# Harmonic/Melodic Modes

I've always thought of harmonic/melodic modes as being modes the fall parallel to harmonic/melodic minor. I don't have any references, but I swear I've seen this corroborated in a few places.

Harmonic Minor: A-B-C-D-E-F-G#-A
Melodic Minor: A-B-C-D-E-F#-G#-A
Harmonic Major: C-D-E-F-G#-A-B-C
Melodic Major: C-D-E-F#-G#-A-B-C
Harmonic Dorian: D-E-F-G#-A-B-C-D
Melodic Dorian: D-E-F#-G#-A-B-C-D
Etc.

This, however, creates some issues with Lydian and Mixolydian, in which the root notes are affected (F#-G#-A-B-C-D-E-F# and G#-A-B-C-D-E-F-G#, respectively), and, in general, kind of defeats the entire purpose of harmonic and melodic principals in the first place. Harmonic minor adds a strong V-i resolution, borrowed from major, back in, and melodic minor helps to blend out the sound of the raised 7th degree by also raising the 6th.

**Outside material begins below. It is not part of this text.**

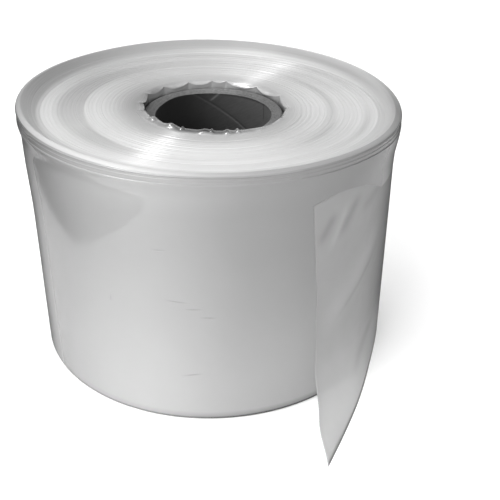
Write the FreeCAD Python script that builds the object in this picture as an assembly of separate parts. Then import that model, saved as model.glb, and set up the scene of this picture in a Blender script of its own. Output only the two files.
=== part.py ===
import FreeCAD, Part
import math
import os

# Roll of poly tubing: lay-flat plastic film wound on a spiral-wound cardboard core.
# Millimetres, +Z up. The origin is on the core's axis, on the surface the roll stands on,
# and +Z runs up the core. The film's free end peels off the roll on the +X -Y side.
# Two pieces: core, and film_roll, whose turns and free end are one length of film.
# Azimuths are in degrees from +X towards +Y.

# ---- driving dimensions -------------------------------------------------------------------

# cardboard core
CORE_BORE = 76.2            # a three-inch core
CORE_WALL = 8.0
CORE_LENGTH = 157.5         # cut shorter than the film is wide
CORE_END_SLOPE = 2.4        # the rough top end falls this far, in to the bore
CORE_BEVEL = 0.6            # on the cut ends

# film and the roll it makes
FILM_THICKNESS = 0.3        # two walls of flattened tubing, 0.15 each
ROLL_DIAMETER = 240.0       # over the middle of the last turn
WIND_CLEARANCE = 0.15       # between the first turn and the core
WRAP_SLACK = 0.2            # between the loose outer wraps
WRAP_OVERLAP = 8.0          # how deep a modelled wrap reaches into the pack
ROLL_SHIFT_X = -1.8         # the turns aren't quite concentric: their axis from the core's
ROLL_SHIFT_Y = -1.0

# end face: the turns stand in steps, low at the core and high at the rim
INNER_EDGE_HEIGHT = 161.2   # of the first turns
RIM_HEIGHT = 169.5          # of the lip
FIRST_BAND_WIDTH = 5.6      # the buckled first turns
TURN_BANDS = 15             # bands of turns beyond them, each standing at one height
BAND_UNEVEN = 0.3           # share by which the bands differ in width
DISH_POWER = 6.0            # above 1, the dish is flat inside and steep near the rim
TURN_WANDER = 0.35          # how far a band strays from the dish
FACE_TILT = 1.35            # degrees the end face leans, low on the +X side
LIP_INSET = 4.0             # how far inside the widest turn the lip lies
SHOULDER_DROP = 8.5         # height of the rounded shoulder outside the lip

# flared edge of the outer turns
FLARE = 3.2                 # how far the film's edge stands out
FLARE_START = 147.0         # also the upper edge of the last turn
FLARE_END = 161.0
UPPER_WRAP_HEIGHT = 163.5   # leaning edge of the last wrap but one, on the axis
LOWER_WRAP_HEIGHT = 159.0   # leaning edge of the last wrap, on the axis
WRAP_LEAN = 1.4             # degrees
WRAP_LEAN_AZIMUTH = -27.0   # the edges are lowest here, beside the free end

BEND_RUNS = 2               # straight runs that stand for each bend of the flare and shoulder

# starring: the first turns have buckled into a ring of uneven cusps round the core
STAR_CUSP_AZIMUTHS = (-4.0, 23.0, 52.0, 80.0, 91.5, 111.5, 133.0, 155.0, 176.0, 192.0, 209.0,
                      226.0, 244.0, 260.0, 279.0, 298.0, 333.0)
STAR_CUSP_GAP = 3.3         # from the core to the cusps
STAR_BULGE_GAP = 1.1        # from the core to the bulges between them
STAR_SHIFT = 0.8            # the ring stands off the core's axis, along +X
STAR_DEPTH = 6.7            # below the first turns' edge

# free end of the film
CUT_AZIMUTH = -61.5         # of the cut edge, where it still lies on the roll
CUT_AZIMUTH_FREE = -60.2    # of the cut edge where it has just left the roll
CUT_SWING = 8.2             # degrees the free cut edge swings on by the foot
CUT_SWING_POWER = 2.3
PEEL_HEIGHT = 95.0          # the sheet has left the roll below this
PEEL_AZIMUTH_TOP = -61.5    # where it leaves the roll at that height
PEEL_AZIMUTH_FOOT = -27.5   # where it leaves the roll at the foot
PEEL_ANGLE = 6.0            # degrees between the sheet and the roll where it leaves
PEEL_MARGIN = 2.0           # degrees of the last turn left standing past that line
TAIL_BOW = 4.7              # outward bow of the free sheet at the foot
TAIL_BOW_POWER = 0.8        # below 1, the bow is full and leaves the roll abruptly
TAIL_RIPPLE = 0.8           # height of the sheet's soft diagonal folds
TAIL_RIPPLE_PITCH = 46.0    # spacing of the folds along the sheet
TAIL_RIPPLE_RISE = 1.3      # folds crossed from the foot up to the peel height
CORNER_DROOP = 6.0          # the sheet's upper corner sags this far
CORNER_SPAN = 12.0          # degrees over which it sags
TAIL_COLUMNS = 19
TAIL_ROWS = 9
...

These same ideas can be applied to other modes to achieve similar results. Dorian, for example, lacks a V-i cadence, but we can achieve this by raising the 7th degree, just as in harmonic minor, but related to Dorian. The 6th, of course, is already raised, so there is no need for melodic dorian. Several other modes present similar issues, as notated below, but these, I feel, may be acceptable as they simply mean the harmonic/melodic function is already satisfied.

Harmonic Dorian: D-E-F-G-A-B-C#-D (borrowing the V-i cadence from major, instead of the II-v from harmonic minor)
Melodic Dorian: (unnecessary, 6th already major)
Harmonic Mixolydian: G-A-B-C-D-E-F#-G (wait a second...this is just major!)
Harmonic/Melodic Lydian: (6th and 7th already major)
Harmonic Phrygian: E-F-G-A-B-C-D#-E
Melodic Phrygian: E-F-G-A-B-C#-D#-E
Etc.

So, is it really fair, or even appropriate to apply harmonic/melodic concepts, and then shift modes? Or should the mode be accounted for first, before applying harmonic/melodic adjustments, using them for the same purposes the are used in minor, but in relation to the current mode (ie, resolution and blending)?

• Harmonic and melodic minors both have that V>i propensity.
– Tim
Commented Oct 26, 2019 at 16:29